Going Rogue: Science communication lessons from Twitter “alt” government accounts


Matthew Wilson


Elizabeth Perkin


Susquehanna University


Microblogging platforms provide an opportunity to reach audiences with a speed and scale much greater than traditional communication methods. They also present a vast source of publicly available data to analyze and identify successful or ineffective past practices in communication. Following the 2017 presidential inauguration ceremony, the active restriction of science communication by the Trump administration led to the creation of many unofficial and alternative, or “alt”, Twitter accounts for government agencies to maintain communication. Alt accounts quickly attracted many followers (e.g., 15 accounts with >100,000) and received a large amount of media attention.

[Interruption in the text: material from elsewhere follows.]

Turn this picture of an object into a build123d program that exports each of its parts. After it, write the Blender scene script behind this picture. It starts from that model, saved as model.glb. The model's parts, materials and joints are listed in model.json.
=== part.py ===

We analyzed tweets from paired “alt” and official U.S. government agency accounts to compare communication strategies and determine what elements of a tweet make it more likely to accrue attention (likes or shares). We found adding links, images, hashtags, and mentions, as well as expressing angry and annoying sentiments all increased retweets and likes. Evidence-based terms such as “peer-review” had high retweet rates; but linking directly to peer-reviewed publications decreased attention compared to popular science websites. Word choice and attention did not differ between account types, indicating topic was more important than source. The number of tweets generated, and attention received by, alt accounts rapidly decreased after the creation of these accounts, demonstrating the importance of timeliness in science communication on social media. Together our results show potential pathways for scientists to increase efficacy in social media communications.